Insurance startup Corgi raised $160 million in a Series B funding round led by TCV, reaching a $1.3 billion valuation. Founded in 2024, the company offers startup-focused business insurance products including cyber and AI liability coverage.
Key Highlights
- Corgi secured $160 million in Series B funding led by venture capital firm TCV.
- The funding round valued the insurance startup at $1.3 billion in May 2026.
- Total funding raised by the company has now reached $268 million since launch.
- Corgi plans expansion into trucking and additional business insurance categories using new capital.
Business insurance startup Corgi has raised $160 million in a Series B funding round led by TCV, lifting the company’s valuation to $1.3 billion just months after its previous financing.
The funding round takes Corgi’s total capital raised to $268 million since the company launched in 2024. Existing investors, including Kindred Ventures, First Round Capital, Repeat VC, Leblon Capital, and Alpha Square Group, also participated in the latest investment round.
Founded by Emily Yuan and Nico Laqua, Corgi focuses on insurance products designed for startups and technology companies.
Its offerings include general liability insurance, cyber insurance, and AI liability coverage. The company currently serves businesses such as Deel and Artisan.

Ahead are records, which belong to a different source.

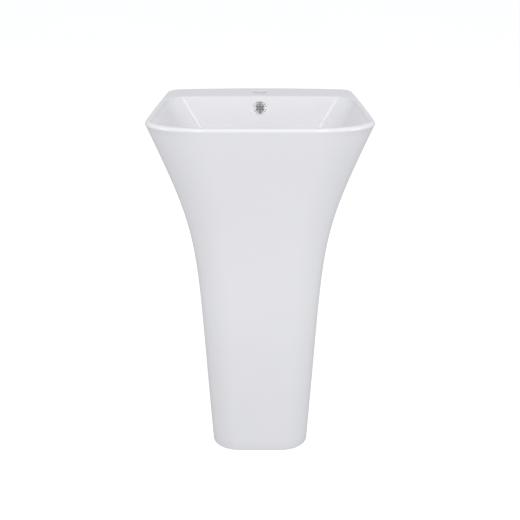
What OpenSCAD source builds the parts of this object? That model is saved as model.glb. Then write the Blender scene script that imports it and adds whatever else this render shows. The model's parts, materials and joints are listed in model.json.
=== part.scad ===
// Pedestal washbasin: one flared china casting with its overflow, push-to-open waste,
// bottle trap and outlet pipe. The origin is on the floor, midway between the two sides
// and midway between front and rear. +Z is up, +Y points at the wall.

/* [Casting] */
// Width over the rim, side to side
rim_w = 500; // [470:5:540]
// Depth over the rim, front to wall
rim_d = 415; // [405:5:430]
// Height of the deck's crown above the floor
height = 850; // [845:1:860]
// Width over the rear corners of the rim
rim_rear_w = 458; // [440:2:470]
// How far the middle of the deck rises above the rim
deck_crown = 3; // [0:0.5:4]
// Half width of the foot
foot_half_w = 118.6; // [110:0.2:126]
// Depth of the foot, front to wall
foot_d = 320; // [305:5:340]
// Thickness of the fired china
wall = 12; // [11:0.5:13]
// Radius of the rim's outer edge
rim_edge_r = 7; // [5:0.5:7]
// Thickness of the rim at the sides and the front
rim_t = 14; // [14:0.5:16]

/* [Deck and wall side] */
// Depth of the deck, from the wall to the bowl
deck_d = 90; // [88:1:92]
// Diameter of the tap hole
tap_hole_d = 35; // [33:0.5:36]
// Distance of the tap hole's centre from the wall
tap_hole_back = 45; // [44:1:48]
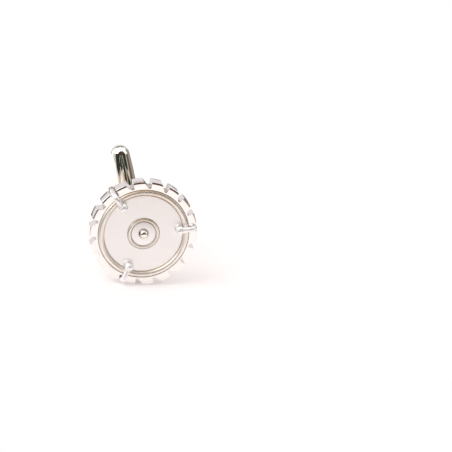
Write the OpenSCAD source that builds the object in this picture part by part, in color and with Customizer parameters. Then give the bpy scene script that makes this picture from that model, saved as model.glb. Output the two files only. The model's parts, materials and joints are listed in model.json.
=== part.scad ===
// Round cufflink: a ratchet-cut rim holds a satin disc under three claws,
// and a bullet-shaped toggle swivels in a two-armed frame at the end of the post.
// The face looks along -Y and the post runs along +Y. Sizes are in millimetres.
// It stands as it is set down on a table: on the two tooth corners beside the
// lowest notch, and on the lower tip of the toggle.

/* [Toothed rim] */
// Diameter over the teeth
rim_d = 18; // [15:0.5:26]
// Thickness, from back to front
rim_t = 2.4; // [1.9:0.1:4]
// Number of teeth, a whole number for each claw
teeth = 18; // [12:3:24]
// Depth of a notch
notch_depth = 1.05; // [0.8:0.05:1.3]
// Width of a notch at its mouth
notch_mouth = 1.34; // [1:0.02:1.6]
// Width of a notch at its root
notch_root = 0.42; // [0.2:0.02:0.8]
// Bevel along the front edge of the teeth
rim_bevel = 0.22; // [0.05:0.01:0.35]
// Flat land between the notch roots and the edge bead
rim_land = 0.3; // [0.2:0.05:0.8]
// Floor of the rim under the face disc
rim_floor = 1.25; // [0.8:0.05:1.6]

/* [Face] */
// Thickness of the face disc
disc_t = 1; // [0.8:0.05:1.4]
// Width of the edge bead
bead_w = 1; // [0.6:0.05:1.6]
// Depth of the edge bead's seat below the face
bead_seat = 0.45; // [0.3:0.05:0.7]
// Diameter of the inner bead along its crest
inner_bead_d = 4.72; // [3.6:0.1:7]
// Width of the inner bead
inner_bead_w = 0.58; // [0.4:0.02:0.8]
// Depth of the pocket for the inner bead and the boss
boss_seat = 0.3; // [0.2:0.05:0.5]
// Height of the boss above the face
boss_rise = 0.08; // [0.02:0.01:0.2]
// Diameter of the centre rivet's dome head
rivet_head_d = 1.6; // [1.2:0.1:2.4]
// Diameter of the centre rivet's shank
rivet_d = 0.9; // [0.6:0.05:1.1]

/* [Claws] */
// Diameter of the claw wire
claw_d = 0.92; // [0.7:0.02:1]
// From the tooth tips in to the middle of the claw wire
claw_inset = 0.5; // [0.45:0.01:0.6]
// Radius of the bend, along the middle of the wire
claw_bend = 0.8; // [0.6:0.05:1.1]
// Diameter of the ball at the end of a claw
claw_ball_d = 1.55; // [1.2:0.05:1.7]
// From the middle of the wire in to the middle of the ball
claw_reach = 2.5; // [2.4:0.1:3.6]

/* [Back plate] */
// Thickness of the back plate
plate_t = 0.7; // [0.5:0.05:1.2]
// From the notch roots in to the plate's edge
plate_inset = 0.15; // [0.05:0.05:0.5]
// Metal round a claw's hole in its ear
ear_wall = 0.1; // [0.05:0.01:0.12]

/* [Post] */
// Diameter of the foot
foot_d = 5.2; // [4:0.1:7]
// Thickness of the foot
foot_t = 0.8; // [0.5:0.1:1.5]
// Bevel round the foot
foot_bevel = 0.35; // [0.1:0.05:0.45]
// Depth of the foot's seat in the back plate
foot_seat = 0.2; // [0.1:0.05:0.3]
// Diameter of the stem
stem_d = 2.2; // [1.8:0.1:3]
// Length of the stem between the foot and the frame
stem_len = 5.4; // [3:0.2:9]
// Diameter of the stem's spigots
spigot_d = 1.2; // [0.8:0.1:1.5]
// Length of a spigot
spigot_len = 0.5; // [0.3:0.05:0.7]
// Thickness of a frame arm
arm_t = 0.85; // [0.6:0.05:1.2]
// Width of a frame arm
arm_w = 2.6; // [2.2:0.1:3.4]
// Height of the neck below the frame's round end
neck_h = 0.8; // [0.4:0.1:1.4]

/* [Toggle] */
// Length of the toggle
toggle_len = 18.35; // [16:0.05:24]
// Diameter of the toggle at its middle
toggle_d = 4; // [3.6:0.1:5]
// Radius of the toggle's round tips
tip_r = 1.6; // [1.3:0.05:1.7]
// Diameter of the hinge pin
pin_d = 1.1; // [0.8:0.05:1.2]
// Diameter of the hinge pin's heads
pin_head_d = 1.9; // [1.6:0.1:2.2]
// Height of a head
pin_head_h = 0.38; // [0.2:0.02:0.6]
// Depth of the flat under a washer
spot_depth = 0.25; // [0.15:0.01:0.4]
// Outer diameter of a spring washer
washer_d = 1.9; // [1.8:0.05:2.2]
// Sheet thickness of a spring washer
washer_t = 0.12; // [0.08:0.01:0.15]

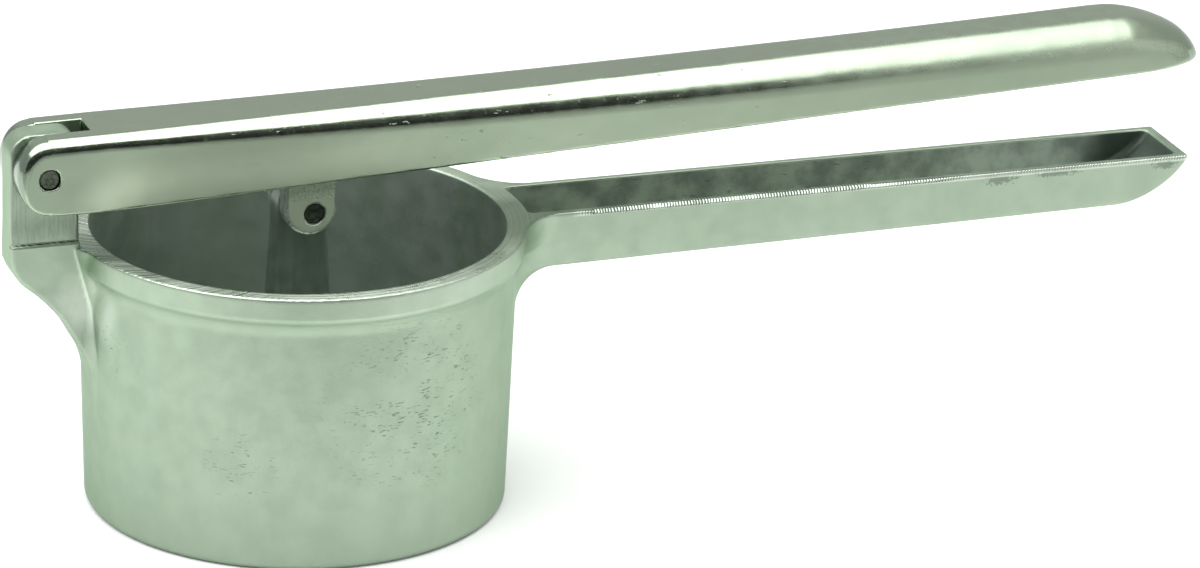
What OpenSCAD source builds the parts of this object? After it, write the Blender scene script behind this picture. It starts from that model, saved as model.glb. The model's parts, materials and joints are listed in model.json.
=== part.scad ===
// Hand potato ricer: a cast hopper with a channel handle and a press lever that carries a pivoting plunger.
// Origin: centre of the round base, on the surface it stands on. +X runs towards the handle tips, +Z is up.

/* [Cup] */
// Outer radius of the machined rim
cup_rim_r = 44; // [40:0.5:48]
// Height of the rim above the base
cup_h = 56; // [50:0.5:64]
// Inner radius at the rim
cup_mouth_r = 40.2; // [37:0.1:41]
// Inner radius just above the ledge
cup_floor_r = 39.2; // [36:0.1:40]
// Outer radius at the bottom, before the edge rounding
cup_foot_r = 41; // [40.5:0.1:43]
// Outer radius under the rim band
cup_neck_r = 42.4; // [41.6:0.1:43.5]
// Height of the rim band
band_h = 4.6; // [3:0.2:8]
// Rounding of the bottom edge
foot_round = 1.6; // [0.5:0.1:3]

/* [Strainer] */
// Height of the inner ledge that the strainer rests on
ledge_h = 3; // [2:0.2:5]
// Inner radius of the ledge
ledge_r = 35; // [32:0.5:37]
// Thickness of the strainer plate
strainer_t = 1.6; // [1:0.1:2.5]
// Radial gap between the strainer and the cup
strainer_gap = 0.3; // [0.2:0.05:0.6]
// Radius of a strainer hole
hole_r = 1.5; // [1:0.1:2]
// Centre distance of neighbouring strainer holes
hole_pitch = 5.4; // [5:0.1:8]

/* [Lower handle] */
// Distance of the handle's tip from the cup's axis
handle_tip_x = 183.6; // [160:1:200]
// Half width of the handle
handle_hw = 9.4; // [8:0.1:11]
// Depth of the handle at the cup
handle_root_d = 11.6; // [10:0.1:14]
// Depth of the handle near its tip
handle_end_d = 9.3; // [8:0.1:10.5]
// Wall thickness of the channel
handle_wall = 1.8; // [1.4:0.1:2.4]
// Radius between the underside and the sloping end, seen from the side
handle_nose_r = 8; // [6:0.25:9]
// Lean of the sloping end from upright
handle_end_angle = 33; // [25:1:40]
// Radius of the fillets between the rim and the handle's sides
root_fillet = 7; // [4:0.5:9]
// Radius of the fillet under the handle's root
under_fillet = 8.2; // [6:0.1:10]

/* [Hinge] */
// Distance of the hinge pin from the cup's axis
hinge_x = 51.5; // [50:0.1:54]
// Height of the hinge pin above the rim
hinge_up = 15.8; // [15:0.1:17]
// Radius of both pins
pin_r = 2; // [1.5:0.05:2.5]
// Radial running clearance around a pin
pin_fit = 0.06; // [0.02:0.01:0.1]
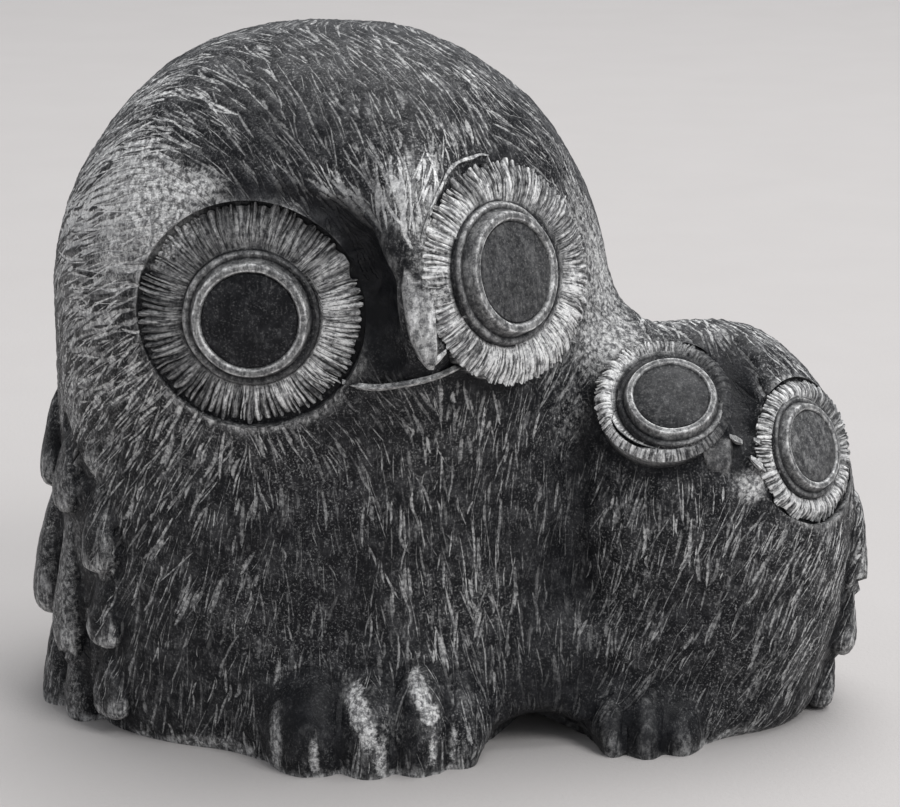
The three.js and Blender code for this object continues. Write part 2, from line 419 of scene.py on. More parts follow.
def snap(points, rounds):
    """Moves points onto the carved surface."""
    for _ in range(rounds):
        way = slope(stone_gap, points)
        gap = np.clip(stone_gap(points), -1.5, 1.5)
        points = points - way * (gap / np.maximum((way * way).sum(-1), 0.05))[:, None]
    return points


def rough_block():
    """Both smooth owls, their feathers and toes as one closed net."""
    bm = bmesh.new()
    add_ball(bm, parent_gap, PARENT_HEART)
    add_ball(bm, owlet_gap, OWLET_HEART)
    for oval in FEATHERS + TOE_OVALS:
        add_oval(bm, oval)
    block = object_from(bm, "owl_carving_stone")
    remesh = block.modifiers.new("even net", "REMESH")
    remesh.mode = "VOXEL"
    remesh.voxel_size = VOXEL
    applied(block)
    set_corners(block.data, snap(corners(block.data), 3))
    return block


# The way the front looks, and how far a face may turn from it before its net stays coarse.
FRONT = vec(0, -0.966, 0.26)
FRONT_SHARE = -0.2


def relax(bm, factor):
    bmesh.ops.smooth_vert(
        bm, verts=bm.verts, factor=factor, use_axis_x=True, use_axis_y=True, use_axis_z=True
    )


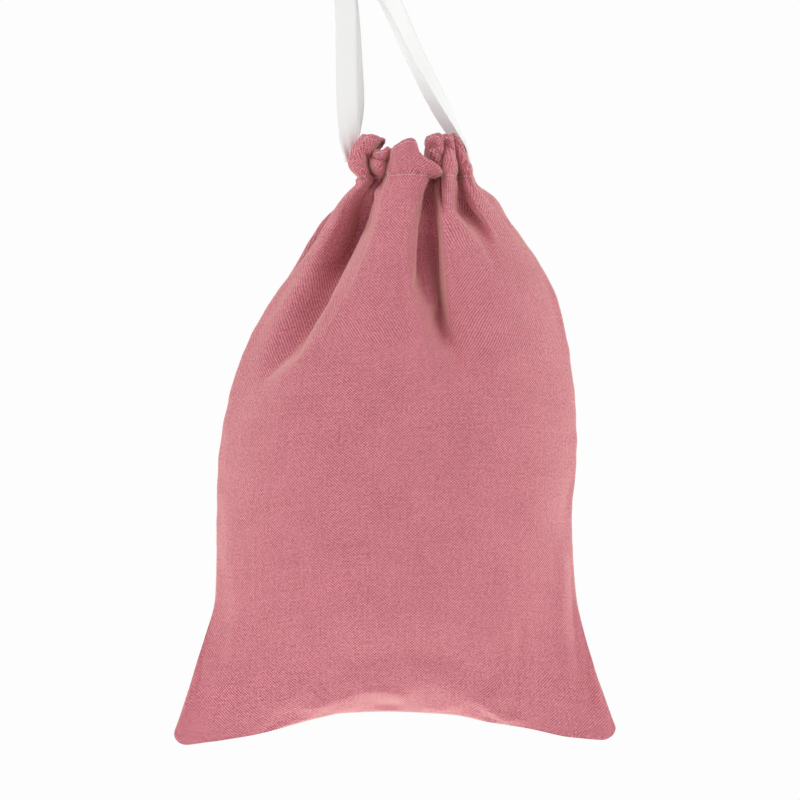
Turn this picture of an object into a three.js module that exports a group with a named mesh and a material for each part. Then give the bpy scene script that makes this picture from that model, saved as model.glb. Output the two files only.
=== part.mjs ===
// A linen drawstring bag, hanging closed from its two ribbons.
// Millimetres, +Z up, front towards -Y. The origin is the point that the ribbons hang from.
import * as THREE from 'three';

// Driving sizes
const hangDrop = 101.2;          // hanging point down to the head of the gathered hem
const hemHeight = 20.9;          // head of the hem down to the line of stitches under it
const bodyDrop = 268;            // hem down to the two bottom corners
const bottomRise = 15;           // how far the middle of the bottom seam lies above the corners
const bodyHalf = 105.3;          // half width where the body is widest, just over its corners
const bodyCentre = 19;           // middle of the bottom, to the right of the hanging point
const bodyDepth = 52;            // half of the greatest thickness
const clothThickness = 0.8;
const touchGap = 0.3;            // clearance between pieces that touch

// Neck, gathered on the ribbons
const neckCentre = 28.5;
const neckHalf = 27.5;
const neckSag = 9;               // how far the middle of the neck stands off its two ends
const neckEndDepth = 2.3;        // half the gap between the two ribbon runs at the neck's ends
const leftLean = 1.2;            // how far the hem's left end leans in at its head
const rightLean = 11;
const bodyPower = 3;             // fullness of the bag's cross-section at its filling
const neckPower = 2.2;           // and at its neck
const foldRise = 8;              // how far the neck's highest fold stands out
const dentDepth = 24;            // how far the deepest dent between the folds sinks in
const sideEdge = 0.55 * clothThickness + touchGap / 2;

// Hem tunnel
const hemLip = 1.5;              // doubled cloth under and over the tunnel
const tunnelRise = 1.6;
const lipGap = 0.3;
const ribbonClearance = 0.4;

// Ribbons
const ribbonWidth = 10;
const ribbonThickness = 0.6;
const laneGap = 1.9;             // between the two ribbons crumpled inside the tunnel
const bundleHeight = (hemHeight - 2 * (hemLip + tunnelRise + ribbonClearance) - laneGap) / 2;
const bundleThickness = 0.8;
const leftExitReach = 5;
const rightExitReach = 1;
const turnReach = 1.3;
const tailSteps = 40;            // enough for the thin ribbon to twist smoothly
const knotRadius = 6.5;
const knotHeight = 12;
const knotFlat = 4.4;

// Seams and thread
const seamAllowance = 8;
const seamThickness = 1.2;
const threadThickness = 0.4;
const stitchInset = 0.75;        // hem edge to the line of stitches
const threadGap = 0.5;           // thread to the cloth, measured straight out from the bag

const hemZ = -hangDrop - hemHeight;
const bodyTopZ = hemZ - touchGap;

// The body's outline from the bottom seam up to the hem: shares of its half width, of its half
// thickness and of the way from the bottom's middle to the neck's
const outline = [
  { at: 0.0, half: 0.973, shift: 0.0, depth: 0.0 },
  { at: 0.03, half: 1.0, shift: 0.0, depth: 0.1 },
  { at: 0.1, half: 0.931, shift: -0.02, depth: 0.3 },
  { at: 0.25, half: 0.817, shift: -0.05, depth: 0.7 },
  { at: 0.43, half: 0.824, shift: 0.03, depth: 0.97 },
  { at: 0.62, half: 0.783, shift: 0.42, depth: 0.99 },
  { at: 0.8, half: 0.639, shift: 0.97, depth: 0.85 },
  { at: 0.91, half: 0.481, shift: 1.01, depth: 0.56 },
  { at: 1.0, half: neckHalf / bodyHalf, shift: 1.0, depth: neckSag / bodyDepth },
];

// Folds of the gathered neck: shares of its half width, and of the highest one's height
const folds = [
  { centre: -0.78, half: 0.22, rise: 0.75 },
  { centre: -0.07, half: 0.46, rise: 1 },
  { centre: 0.585, half: 0.155, rise: 0.69 },
  { centre: 0.87, half: 0.13, rise: 0.44 },
];
const foldsEnd = 0.86;           // height share at which the folds have run into the dents' ridges

// Dents that run down from between the folds: shares of the height, of the half width there, with
// their reach to the left and to the right, and of the greatest depth
const dents = [
  [
    { at: 0.61, centre: -0.82, left: 0.19, right: 0.16, depth: 0 },
    { at: 0.68, centre: -0.66, left: 0.27, right: 0.15, depth: 0.5 },
    { at: 0.75, centre: -0.53, left: 0.36, right: 0.14, depth: 0.85 },
    { at: 0.84, centre: -0.48, left: 0.42, right: 0.13, depth: 0.95 },
    { at: 0.92, centre: -0.47, left: 0.4, right: 0.13, depth: 0.65 },
    { at: 1, centre: -0.5, left: 0.3, right: 0.13, depth: 0 },
  ],
  [
    { at: 0.58, centre: 0.45, left: 0.31, right: 0.24, depth: 0 },
    { at: 0.68, centre: 0.37, left: 0.32, right: 0.24, depth: 0.65 },
    { at: 0.77, centre: 0.26, left: 0.31, right: 0.24, depth: 0.95 },
    { at: 0.84, centre: 0.19, left: 0.28, right: 0.19, depth: 1 },
    { at: 0.92, centre: 0.18, left: 0.2, right: 0.15, depth: 0.7 },
    { at: 1, centre: 0.3, left: 0.15, right: 0.15, depth: 0 },
  ],
  [
    { at: 0.8, centre: 0.64, left: 0.15, right: 0.18, depth: 0 },
    { at: 0.88, centre: 0.55, left: 0.15, right: 0.2, depth: 0.5 },
    { at: 0.93, centre: 0.5, left: 0.14, right: 0.17, depth: 0.45 },
    { at: 1, centre: 0.6, left: 0.14, right: 0.14, depth: 0 },
  ],
];
const hemStations = 39;
const panelColumns = 53;
const panelRows = 25;

const linen = { color: 0xcb7a85, roughness: 0.92, metalness: 0 };
const thread = { color: 0xd9a2a2, roughness: 0.8, metalness: 0 };
const satin = { color: 0xf4f2ef, roughness: 0.45, metalness: 0 };

const lerp = THREE.MathUtils.lerp;
const bag = new THREE.Group();

function add(name, geometry, finish) {
  const mesh = new THREE.Mesh(geometry, new THREE.MeshStandardMaterial(finish));
  mesh.name = name;
  bag.add(mesh);
}

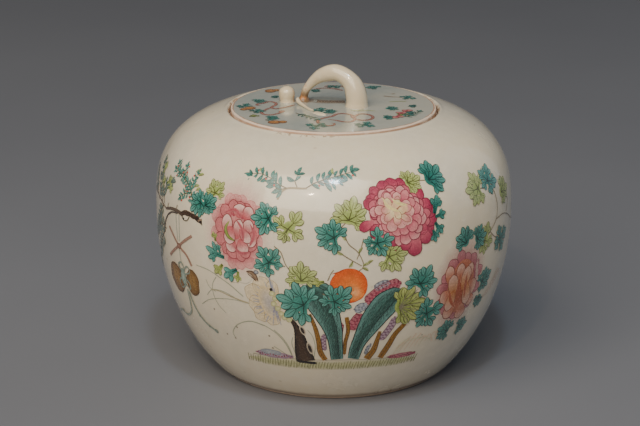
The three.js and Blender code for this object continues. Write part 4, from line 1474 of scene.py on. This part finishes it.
def hanging_charm():
    """Gourds tied with cords that hang from the branch under two crossed ribbons."""
    p = Painting(on_wall, 36).level(2)
    cord = (0.24, 0.31, 0.26)
    for route in ([(-57, 120.5), (-56.6, 112), (-56, 104)], [(-55.2, 120.5), (-55, 112), (-55, 104)],
                  [(-55.4, 101), (-55.2, 95), (-54.8, 89)]):
        twig(p, route, 0.8, 0.8, cord, 0.7)
    p.level(3)
    for route in ([(-61.6, 110), (-59.6, 107.2), (-55.4, 101), (-51.4, 97), (-49.2, 91.6)],
                  [(-62.2, 91.6), (-60, 95), (-55.6, 101), (-51.6, 106.6), (-48.4, 110.6)]):
        twig(p, route, 1.7, 1.7, (0.34, 0.16, 0.11), 0.9, (0.17, 0.07, 0.05))
    p.blob(p.spot((-55.4, 101)), (2.3, 1.8), 0, (0.40, 0.22, 0.15), (0.17, 0.07, 0.05), rings=3)
    for centre, radii, turn in (((-59.2, 79), (8.0, 9.4), 10), ((-49.8, 80.5), (6.0, 8.4), -8)):
        spot = p.spot(centre)
        rim = p.blob(spot, radii, turn, (0.36, 0.20, 0.05), (0.17, 0.08, 0.018), 5, 0.10, rings=6,
                     lean=(0, 1.6))
        p.line(rim[::3], 0.45, (0.07, 0.03, 0.006), 0.85, (0.17, 0.08, 0.018))
        for off in (-0.5, 0, 0.5):
            x = radii[0] * off
            rib = [spot + np.array(step) for step in ((x, -radii[1] * 0.7), (x * 1.3, 0),
                                                      (x, radii[1] * 0.7))]
            p.stroke(rib, even(0.5), (0.12, 0.05, 0.01), cover=0.6, on=(0.26, 0.14, 0.03))
    p.level(4)
    knot = {"light": (0.42, 0.52, 0.45), "mid": (0.20, 0.30, 0.25), "dark": (0.12, 0.20, 0.17),
            "line": (0.05, 0.09, 0.08)}
    for route in ([(-54.8, 85), (-56.8, 89), (-54.6, 91), (-53.4, 86)],
                  [(-54.4, 86), (-51.6, 90), (-50.6, 87), (-53.6, 84)],
                  [(-54.8, 82), (-57.4, 78), (-56.4, 74), (-54, 77)],
                  [(-54.4, 82), (-51.6, 79), (-51.8, 75), (-54, 78)]):
        twig(p, route, 1.2, 1.0, knot["mid"], 0.85, knot["line"])
    p.blob(p.spot((-54.6, 82)), (2.6, 5.6), 0, knot["light"], knot["mid"], rings=3)
    p.line(p.spots(((-55.6, 86), (-53.8, 82), (-55.4, 78))), 0.4, knot["line"], 0.8)
    twig(p, [(-53.6, 74.5), (-53.8, 66), (-54.6, 59.5), (-57, 55), (-60, 53), (-63.6, 54), (-67, 51)], 1.5,
         1.6, knot["mid"], 0.75, knot["dark"])
    twig(p, [(-52.8, 73.5), (-51.8, 65), (-50, 58.5), (-47.6, 54), (-45.4, 52), (-43, 50)], 1.5, 1.8,
         knot["mid"], 0.8, knot["dark"])
    for place, size in (((-50, 58), 2.4), ((-43.4, 50.4), 3.2), ((-62, 54.6), 2.0), ((-46.4, 52.4), 2.0)):
        p.dot(place, size, knot["dark"], 0.8)
    return p.piece("enamel_hanging_charm")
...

Funding Growth Accelerates
The Series B round comes roughly four months after Corgi announced its $108 million Series A financing in January 2026. The latest valuation officially places the company among the growing list of unicorn startups valued above $1 billion.
According to company statements, the fresh funding will be used to expand Corgi’s insurance platform into additional sectors, including trucking and logistics. The company also plans to strengthen its underwriting, claims processing, and policy management systems using artificial intelligence tools.
Investor Focus Remains on Insurtech
Investor activity in the insurance technology sector has continued despite slower funding across parts of the broader startup market.
Industry data from CB Insights shows insurtech companies remain active in venture capital fundraising, particularly firms focused on automation, cyber insurance, and AI-powered services.
Corgi operates as a full-stack insurance provider, meaning it manages underwriting and customer service directly rather than only acting as a broker.
The company said its technology platform helps businesses receive insurance coverage faster through automated processes.
In a public statement following the funding announcement, co-founder Nico Laqua said the company plans to continue expanding access to insurance for startups and new industries.
The company did not disclose revenue figures or profitability details alongside the announcement.
FAQs
Q1. Why is Corgi’s $1.3 billion valuation significant?
The valuation places Corgi among the latest unicorn startups in the fast-growing insurtech sector.
Q2. Who invested in Corgi’s latest funding round?
TCV led the Series B round, with participation from existing venture capital investors including Kindred Ventures and Repeat VC.
Q3. What industries does Corgi plan to expand into?
The company said it plans to expand into trucking and additional commercial insurance categories.
Q4. How does Corgi use AI in insurance services?
Corgi uses AI tools to support underwriting, claims handling, and policy management processes for business customers.